* _Source excerpt_
◇ ◇ ◇ ◇ ◇ ◇ ◇
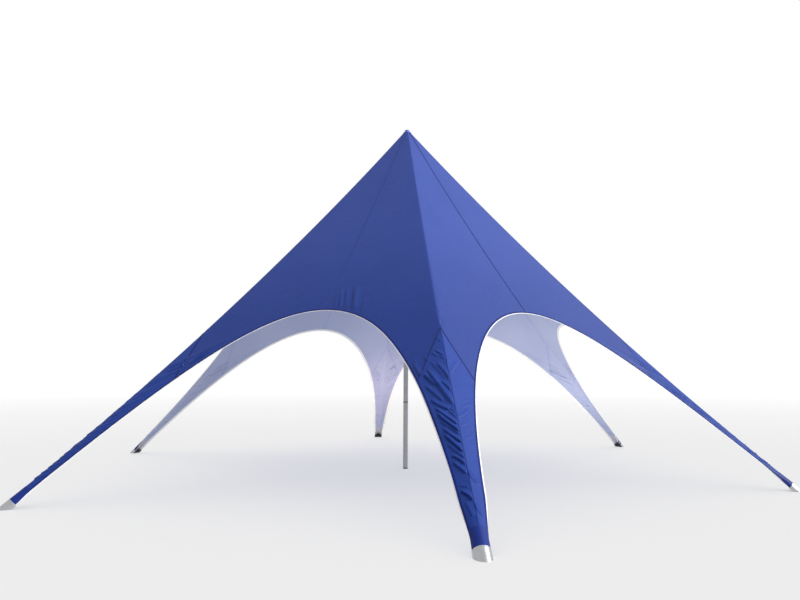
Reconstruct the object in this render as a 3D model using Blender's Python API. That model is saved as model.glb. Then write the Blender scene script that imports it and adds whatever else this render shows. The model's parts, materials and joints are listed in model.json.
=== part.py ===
# Star marquee: a fabric canopy stretched over one centre pole and pulled down to six feet.
# Metres, +Z up. The origin is on the ground under the pole, and the front leg points along -Y.
# Names say where a piece stands: front, front_right, rear_right, rear, rear_left, front_left.
import math

import bmesh
import bpy
from mathutils import Matrix, Vector

# Star
LEG_SIDES = ("front", "front_right", "rear_right", "rear", "rear_left", "front_left")
FACE_SIDES = ("front_right", "right", "rear_right", "rear_left", "left", "front_left")
LEG_STEP = math.radians(60)
FRONT = math.radians(-90)
FOOT_RADIUS = 5.0  # from the pole to where a ridge passes the top of its foot
FOOT_RIDGE_HEIGHT = 0.071
APEX_HEIGHT = 5.03  # where the six ridges would meet
RIDGE_SAG = 0.183  # how far a ridge hangs below its straight line, half way out
STRAIGHT_BELOW = 0.16  # the ridge runs straight through the foot

# Arches between the legs
ARCH_HEIGHT = 2.10
ARCH_HALF_WIDTH = 2.452
ARCH_POWER = 1.045
HEM_BEYOND = 0.025  # how far the white hem stands out past the edge of the blue cloth
HEM_LAP = 0.015
HEM_RISE = 0.72  # upward part of a step across the hem at the top of an arch
HEM_SPREAD = 1.09  # sideways part of a step across the hem at the foot of an arch

# Cloth
CLOTH = 0.006
SEAM_RIDGE_HEIGHT = 1.85  # the leg piece meets the crown along a V
SEAM_LEVEL = 0.614  # height of the ends of the V, as a fraction of the arch
TOP_HEIGHT = 4.985
CURL_FROM = 0.38  # below this height the leg curls from a fold into a half round
CURLED_BELOW = 0.11  # and from here down, in the foot, it is one
CURL_POWER = 1.5  # above 1, the curl starts gently
LEG_RADIUS = 0.0732
CURL_ANGLE = math.radians(84)  # from the ridge to the hem's edge, inside the foot

# Feet
SHELL_RADIUS = 0.0775
SHELL_WALL = 0.004
SHELL_LENGTH = 0.15
BLOCK_START = 0.012  # the block stops short of the shell's upper end

# Pole
POLE_RADIUS = 0.034
POLE_WALL = 0.003
PLUG_FLANGE = 0.012
LOWER_SECTION = 0.935
LOWER_SECTIONS = 4
SPIGOT_LENGTH = 0.08
CAP_HEIGHT = 0.026

GAP = 0.0003
SEAM_GAP = 0.0005
POLE_SIDES = 20
HALF_ROUND_SIDES = 12
LEVELS_ON_LEG = 11
LOWEST_LEVEL = 0.002  # the cloth ends just above the ground
LEVEL_CROWDING = 1.5  # above 1, the levels on a leg lie closer together at the foot
LEVELS_ON_CROWN = 7
LEG_COLUMNS = 3
CROWN_ROWS = 6
CAP_ROWS = 5
SHARP_ANGLE = math.radians(30)
SAME_PLACE = 1e-5
NO_AREA = 1e-10

SINK = APEX_HEIGHT - FOOT_RIDGE_HEIGHT + 4 * RIDGE_SAG
COS30 = math.cos(math.radians(30))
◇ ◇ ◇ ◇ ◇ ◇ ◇
* _Problem details_
Extract the data exactly as given.

* _Written reply_
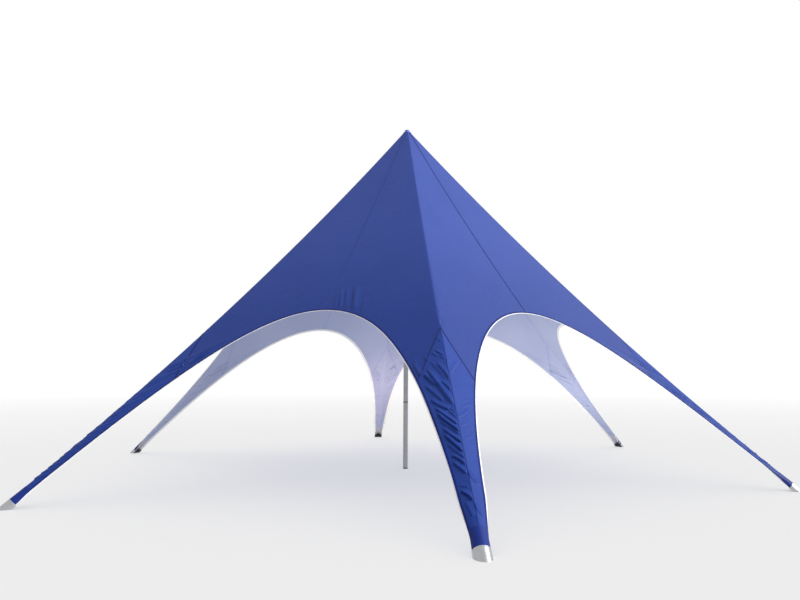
Reconstruct the object in this render as a 3D model using Blender's Python API. That model is saved as model.glb. Then write the Blender scene script that imports it and adds whatever else this render shows. The model's parts, materials and joints are listed in model.json.
=== part.py ===
# Star marquee: a fabric canopy stretched over one centre pole and pulled down to six feet.
# Metres, +Z up. The origin is on the ground under the pole, and the front leg points along -Y.
# Names say where a piece stands: front, front_right, rear_right, rear, rear_left, front_left.
import math

import bmesh
import bpy
from mathutils import Matrix, Vector

# Star
LEG_SIDES = ("front", "front_right", "rear_right", "rear", "rear_left", "front_left")
FACE_SIDES = ("front_right", "right", "rear_right", "rear_left", "left", "front_left")
LEG_STEP = math.radians(60)
FRONT = math.radians(-90)
FOOT_RADIUS = 5.0  # from the pole to where a ridge passes the top of its foot
FOOT_RIDGE_HEIGHT = 0.071
APEX_HEIGHT = 5.03  # where the six ridges would meet
RIDGE_SAG = 0.183  # how far a ridge hangs below its straight line, half way out
STRAIGHT_BELOW = 0.16  # the ridge runs straight through the foot

# Arches between the legs
ARCH_HEIGHT = 2.10
ARCH_HALF_WIDTH = 2.452
ARCH_POWER = 1.045
HEM_BEYOND = 0.025  # how far the white hem stands out past the edge of the blue cloth
HEM_LAP = 0.015
HEM_RISE = 0.72  # upward part of a step across the hem at the top of an arch
HEM_SPREAD = 1.09  # sideways part of a step across the hem at the foot of an arch

# Cloth
CLOTH = 0.006
SEAM_RIDGE_HEIGHT = 1.85  # the leg piece meets the crown along a V
SEAM_LEVEL = 0.614  # height of the ends of the V, as a fraction of the arch
TOP_HEIGHT = 4.985
CURL_FROM = 0.38  # below this height the leg curls from a fold into a half round
CURLED_BELOW = 0.11  # and from here down, in the foot, it is one
CURL_POWER = 1.5  # above 1, the curl starts gently
LEG_RADIUS = 0.0732
CURL_ANGLE = math.radians(84)  # from the ridge to the hem's edge, inside the foot

# Feet
SHELL_RADIUS = 0.0775
SHELL_WALL = 0.004
SHELL_LENGTH = 0.15
BLOCK_START = 0.012  # the block stops short of the shell's upper end

# Pole
POLE_RADIUS = 0.034
POLE_WALL = 0.003
PLUG_FLANGE = 0.012
LOWER_SECTION = 0.935
LOWER_SECTIONS = 4
SPIGOT_LENGTH = 0.08
CAP_HEIGHT = 0.026

GAP = 0.0003
SEAM_GAP = 0.0005
POLE_SIDES = 20
HALF_ROUND_SIDES = 12
LEVELS_ON_LEG = 11
LOWEST_LEVEL = 0.002  # the cloth ends just above the ground
LEVEL_CROWDING = 1.5  # above 1, the levels on a leg lie closer together at the foot
LEVELS_ON_CROWN = 7
LEG_COLUMNS = 3
CROWN_ROWS = 6
CAP_ROWS = 5
SHARP_ANGLE = math.radians(30)
SAME_PLACE = 1e-5
NO_AREA = 1e-10

SINK = APEX_HEIGHT - FOOT_RIDGE_HEIGHT + 4 * RIDGE_SAG
COS30 = math.cos(math.radians(30))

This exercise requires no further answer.